* EXERCISE TASK *
Beginning with the first line below, please repeat the material exactly, ending with the line that includes "hex_turn = 36.7; // [0:0.1:60]".

* COLLECTED DATA *
============================================================
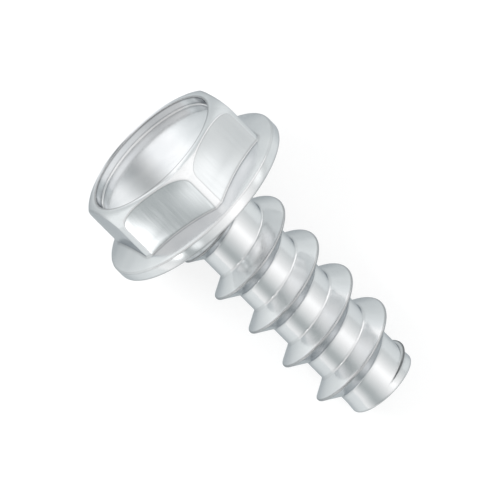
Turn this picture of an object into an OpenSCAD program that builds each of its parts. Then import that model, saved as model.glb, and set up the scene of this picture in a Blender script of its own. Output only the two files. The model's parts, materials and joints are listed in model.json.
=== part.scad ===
/* [Hexagon] */
// Width of the hexagon across its flats
hex_af = 7.94; // [7.6:0.01:8.3]
// Diameter over the rounded corners of the hexagon
corner_d = 8.95; // [8.7:0.01:9.1]
// Height of the head above the bearing face
head_h = 3.52; // [2.8:0.01:4.5]
// Radius of the rounded shoulder round the top of the head
shoulder_r = 0.82; // [0.4:0.01:0.85]
// Turn of the hexagon about the axis of the screw
hex_turn = 36.7; // [0:0.1:60]

/* [Recess in the head] */
// Diameter of the round recess
recess_d = 7.16; // [4:0.01:7.2]
// Depth of the recess
recess_depth = 0.50; // [0.2:0.01:1.5]
// Fillet at the foot of the recess wall
recess_fillet = 0.12; // [0.02:0.01:0.15]

/* [Washer] */
// Diameter of the washer that is forged with the head
washer_d = 10.34; // [9.4:0.01:11.5]
// Thickness of the washer at its edge
washer_t = 0.57; // [0.35:0.01:0.9]
// Rise of the washer from its edge to the flats of the hexagon
washer_rise = 0.45; // [0.1:0.01:0.8]
// Break on the two corners of the washer's edge
washer_edge = 0.08; // [0.02:0.01:0.15]
// Diameter of the shallow dish under the washer, round the shank
dish_d = 5.90; // [5.7:0.01:7]
// Depth of the dish
dish_depth = 0.12; // [0.03:0.01:0.25]

/* [Thread] */
// Length of the shank from the bearing face to the tip
shank_l = 13.34; // [9:0.01:40]
// Diameter over the crests of the thread
thread_d = 5.49; // [4.6:0.01:5.6]
// Diameter of the root between the turns
root_d = 3.67; // [3:0.01:4.2]
// Pitch, which is the rise of the thread in one turn
pitch = 2.46; // [1.8:0.01:3]
// Length along the axis of the flank that faces the head
head_flank = 0.59; // [0.3:0.01:0.8]
// Length along the axis of the flank that faces the tip
tip_flank = 0.68; // [0.3:0.01:0.8]
// Width of the crest along the axis
crest_w = 0.08; // [0.02:0.01:0.2]

/* [Ends of the thread] */
// Distance from the bearing face to the start of the thread
start_gap = 0.25; // [0.15:0.01:1]
// Turns over which the thread grows to full height under the head
start_turns = 1.00; // [0.2:0.01:1.2]
// Distance from the tip to the end of the thread
end_gap = 0.16; // [0.14:0.01:1]
// Turns over which the thread runs out at the tip
end_turns = 0.67; // [0.5:0.01:0.95]
// Turns at the end in which the thread is only a low ridge
ridge_turns = 0.37; // [0.2:0.01:0.48]
// Height of the low ridge where it begins, as a share of the full height
ridge_share = 0.30; // [0.1:0.01:0.6]
// Side of the screw on which the thread ends, as an angle round the axis
end_side = -60; // [-180:5:180]

/* [Tip] */
// Diameter of the blunt tip
tip_d = 3.76; // [3:0.01:4.2]
// Size of the break on the edge of the tip
tip_edge = 0.10; // [0.03:0.01:0.12]

/* [Rest] */
// Side of the screw that lies on the floor, as an angle round the axis
rest_side = 88; // [0:1:359]

/* [Hidden] */
STEEL = [0.78, 0.79, 0.80];

// Radii that the diameters give
washer_r = washer_d / 2;
corner_r = corner_d / 2;
crest_r = thread_d / 2;
root_r = root_d / 2;
tip_r = tip_d / 2;
dish_r = dish_d / 2;
recess_r = recess_d / 2;

// The top of the washer is part of a sphere, through its edge and the foot of the flats
foot_r = hex_af / 2;
foot_z = washer_t + washer_rise;
dome_z = (foot_z + washer_t - (washer_r ^ 2 - foot_r ^ 2) / washer_rise) / 2;
dome_r = norm([washer_r, washer_t - dome_z]);
// Height inside the washer from which the hexagon rises and the shank hangs, in one solid
joint_z = (washer_t + dish_depth) / 2;

// The thread is a row of sections along its helix. Section 0 is its end at the tip.
STEPS = 72;
end_z = end_gap - shank_l;
last = floor((shank_l - end_gap - start_gap) / pitch * STEPS);

// A smooth change from 0 to 1 while x goes from 0 to 1
function ease(x) = let (t = max(0, min(1, x))) t * t * (3 - 2 * t);

function side(i) = end_side + 360 * i / STEPS;
function section_z(i) = end_z + pitch * i / STEPS;
function ring_point(r, i, z) = [r * cos(side(i)), r * sin(side(i)), z];

// Height of the thread at section i, as a share of the full height
function ridge_part(w) = ridge_share * sin(90 * min(1, w / ridge_turns));
function end_part(w) =
    ridge_part(w) + (1 - ridge_share) * ease((w - ridge_turns) / (end_turns - ridge_turns));
function start_part(w) = sin(90 * min(1, w / start_turns));
function height_share(i) = min(end_part(i / STEPS), start_part((last - i) / STEPS));

// Four points across the thread at section i, from the tip side to the head side
function section_points(i) =
    let (
        share = height_share(i),
        r = root_r + share * (crest_r - root_r),
        z = section_z(i),
        half = share * crest_w / 2
    )
    [
        ring_point(root_r, i, z - half - share * tip_flank),
        ring_point(r, i, z - half),
        ring_point(r, i, z + half),
        ring_point(root_r, i, z + half + share * head_flank)
    ];

function ring(r, z) = [for (i = [0 : STEPS - 1]) ring_point(r, i, z)];

// At both ends the thread's section shrinks to a single point
shank_points = concat(
    [ring_point(root_r, 0, section_z(0))],
    [for (i = [1 : last - 1]) each section_points(i)],
    [ring_point(root_r, last, section_z(last))],
    ring(tip_r - tip_edge, -shank_l),
    ring(tip_r, tip_edge - shank_l),
    ring(root_r, joint_z)
);

// Places of those points in the list
END_POINT = 0;
START_POINT = 4 * (last - 1) + 1;
function at(i, k) = i == 0 ? END_POINT : i == last ? START_POINT : 4 * (i - 1) + 1 + k;
function on_ring(n, i) = START_POINT + 1 + n * STEPS + i % STEPS;
function face_ring(i) = on_ring(0, i);
function edge_ring(i) = on_ring(1, i);
function top_ring(i) = on_ring(2, i);

function quad(a, b, c, d) = [[a, b, c], [a, c, d]];
function fan(a, rest) = [for (n = [0 : len(rest) - 2]) [a, rest[n], rest[n + 1]]];
function whole(faces) = [for (f = faces) if (f[0] != f[1] && f[1] != f[2] && f[2] != f[0]) f];

// The two flanks and the crest
thread_faces = [
    for (i = [0 : last - 1], k = [0 : 2])
        each quad(at(i, k), at(i, k + 1), at(i + 1, k + 1), at(i + 1, k))
];
// The root between one turn and the next
root_faces = [
    for (i = [0 : last - STEPS - 1])
        each quad(at(i, 3), at(i + STEPS, 0), at(i + 1 + STEPS, 0), at(i + 1, 3))
];
// The plain shank below the first turn, and its closing step beside the thread's end
tip_side_faces = concat(
    [for (i = [0 : STEPS - 2]) each quad(edge_ring(i), at(i, 0), at(i + 1, 0), edge_ring(i + 1))],
    fan(at(STEPS - 1, 0), [at(STEPS, 0), END_POINT, edge_ring(0), edge_ring(STEPS - 1)])
);
// The plain shank above the last turn, and its closing step beside the thread's start
turn_up = last - STEPS;
head_side_faces = concat(
    fan(at(turn_up + 1, 3), [at(turn_up, 3), START_POINT, top_ring(turn_up), top_ring(turn_up + 1)]),
    [for (i = [turn_up + 1 : last - 1]) each quad(at(i, 3), top_ring(i), top_ring(i + 1), at(i + 1, 3))]
);
tip_edge_faces = [
    for (i = [0 : STEPS - 1])
        each quad(face_ring(i), edge_ring(i), edge_ring(i + 1), face_ring(i + 1))
];
shank_faces = concat(
    whole(thread_faces), root_faces, tip_side_faces, head_side_faces, tip_edge_faces,
    [[for (i = [0 : STEPS - 1]) face_ring(i)]],
    [[for (i = [STEPS - 1 : -1 : 0]) top_ring(i)]]
);

// The screw lies on the washer's edge and dips until the first point of the shank meets the floor
function reach_down(p) = p.x * cos(rest_side) + p.y * sin(rest_side);
dip = min([for (p = shank_points) atan2(washer_r - reach_down(p), washer_edge - p.z)]);
rest_height = washer_r * cos(dip) - washer_edge * sin(dip);

// Reach of the lying screw behind and ahead of the washer's centre
shoulder_z = head_h - shoulder_r;
behind = (corner_r - shoulder_r) * sin(dip) + shoulder_z * cos(dip) + shoulder_r;
ahead = max([for (p = shank_points) -reach_down(p) * sin(dip) - p.z * cos(dip)]);

// Profile with a rounded corner at radius r and height z
module shoulder_profile(r, foot, z, rounding) {
    translate([0, foot])
        square([r, z - rounding - foot]);
    translate([0, foot])
        square([r - rounding, z - foot]);
    translate([r - rounding, z - rounding])
        circle(r = rounding, $fn = 64);
}

// The round blank of the head, cut to a hexagon
module hexagon() {
    intersection() {
        rotate_extrude($fn = 144)
            shoulder_profile(corner_r, joint_z, head_h, shoulder_r);
        translate([0, 0, joint_z])
            rotate([0, 0, hex_turn])
                cylinder(r = hex_af / 2 / cos(30), h = head_h, $fn = 6);
    }
}

module recess() {
    rotate_extrude($fn = 144)
        translate([0, head_h - recess_depth]) {
            translate([0, recess_fillet])
                square([recess_r, recess_depth]);
            square([recess_r - recess_fillet, recess_depth]);
            translate([recess_r - recess_fillet, recess_fillet])
                circle(r = recess_fillet, $fn = 48);
        }
}

// The dish's wall and the breaks on the edge lean at 45 degrees
module washer() {
    rotate_extrude($fn = 144)
        intersection() {
            polygon([
                [0, dish_depth],
                [dish_r - dish_depth, dish_depth],
                [dish_r, 0],
                [washer_r - washer_edge, 0],
                [washer_r, washer_edge],
                [washer_r, washer_t - washer_edge],
                [foot_r, washer_t - washer_edge + washer_r - foot_r],
                [0, washer_t - washer_edge + washer_r - foot_r]
            ]);
            translate([0, dome_z])
                circle(r = dome_r, $fn = 720);
        }
}

module shank() {
    polyhedron(points = shank_points, faces = shank_faces, convexity = 8);
}

// The screw upright, with the bearing face at height 0 and the tip below it
module upright_screw() {
    difference() {
        union() {
            washer();
            hexagon();
            shank();
        }
        recess();
    }
}

// The lying screw, with its head towards -X and its tip towards +X
module screw() {
    color(STEEL)
        translate([(behind - ahead) / 2, 0, rest_height])
            rotate([0, dip - 90, 0])
                rotate([0, 0, 180 - rest_side])
                    upright_screw();
}

screw();
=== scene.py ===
"""A hex washer head self-tapping screw of zinc-plated steel.

It lies on a pale floor in soft studio light.
"""

import json
import logging
import math
from collections.abc import Callable, Iterable
from dataclasses import dataclass, field
from enum import Enum

import bmesh
import bpy
from mathutils import Matrix, Vector


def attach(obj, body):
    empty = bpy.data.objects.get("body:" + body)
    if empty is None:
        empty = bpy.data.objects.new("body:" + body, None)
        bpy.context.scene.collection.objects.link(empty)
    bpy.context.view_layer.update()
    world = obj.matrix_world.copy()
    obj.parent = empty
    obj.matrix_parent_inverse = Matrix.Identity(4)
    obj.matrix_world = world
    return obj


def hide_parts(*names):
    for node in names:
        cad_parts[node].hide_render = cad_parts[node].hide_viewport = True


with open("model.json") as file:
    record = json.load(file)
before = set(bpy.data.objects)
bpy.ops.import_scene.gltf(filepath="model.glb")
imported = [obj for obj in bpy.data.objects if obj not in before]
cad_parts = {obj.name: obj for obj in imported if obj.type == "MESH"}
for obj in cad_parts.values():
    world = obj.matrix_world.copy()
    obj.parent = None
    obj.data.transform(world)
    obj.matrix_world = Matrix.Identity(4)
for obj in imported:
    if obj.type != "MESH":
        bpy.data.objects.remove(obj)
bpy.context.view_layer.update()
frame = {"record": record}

Pair = tuple[float, float]
Triple = tuple[float, float, float]
Socket = bpy.types.NodeSocket

MM = 0.001
# Lengths in millimetres that differ by less than this are the same.
NEAR = 1e-4
log = logging.getLogger("screw")


class Side(Enum):
    """The part of an edit mesh that a test picks."""

    VERTS = "VERT"
    EDGES = "EDGE"


class Reach(Enum):
    """What a lamp lights."""

    FLOOR = "floor"
    GLOSS = "gloss"


def ease(x: float) -> float:
    """Returns a smooth change from 0 to 1 while x goes from 0 to 1."""
    t = max(0.0, min(1.0, x))
    return t * t * (3 - 2 * t)


def arc(centre: Pair, radius: float, start: float, end: float, steps: int) -> list[Pair]:
    """Gives the points of an arc in the plane of a profile, without its first point.

    Args:
        centre: radius and height of the arc's centre.
        radius: radius of the arc.
        start: first angle in degrees, from the outward direction towards up.
        end: last angle in degrees.
        steps: number of straight steps.

    Returns:
        The radius and height of each point.
    """
    angles = [math.radians(start + (end - start) * i / steps) for i in range(1, steps + 1)]
    return [(centre[0] + radius * math.cos(a), centre[1] + radius * math.sin(a)) for a in angles]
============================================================
* RESULT OF THE EXERCISE *
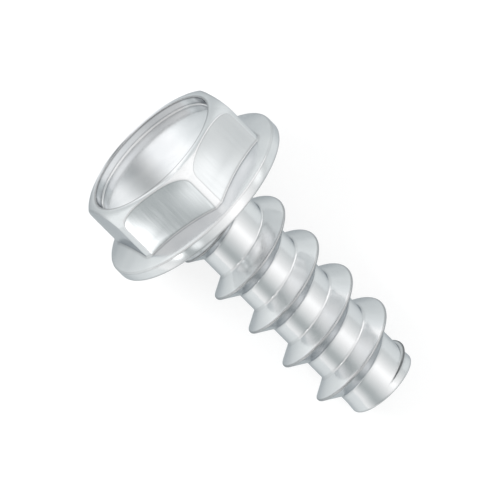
Turn this picture of an object into an OpenSCAD program that builds each of its parts. Then import that model, saved as model.glb, and set up the scene of this picture in a Blender script of its own. Output only the two files. The model's parts, materials and joints are listed in model.json.
=== part.scad ===
/* [Hexagon] */
// Width of the hexagon across its flats
hex_af = 7.94; // [7.6:0.01:8.3]
// Diameter over the rounded corners of the hexagon
corner_d = 8.95; // [8.7:0.01:9.1]
// Height of the head above the bearing face
head_h = 3.52; // [2.8:0.01:4.5]
// Radius of the rounded shoulder round the top of the head
shoulder_r = 0.82; // [0.4:0.01:0.85]
// Turn of the hexagon about the axis of the screw
hex_turn = 36.7; // [0:0.1:60]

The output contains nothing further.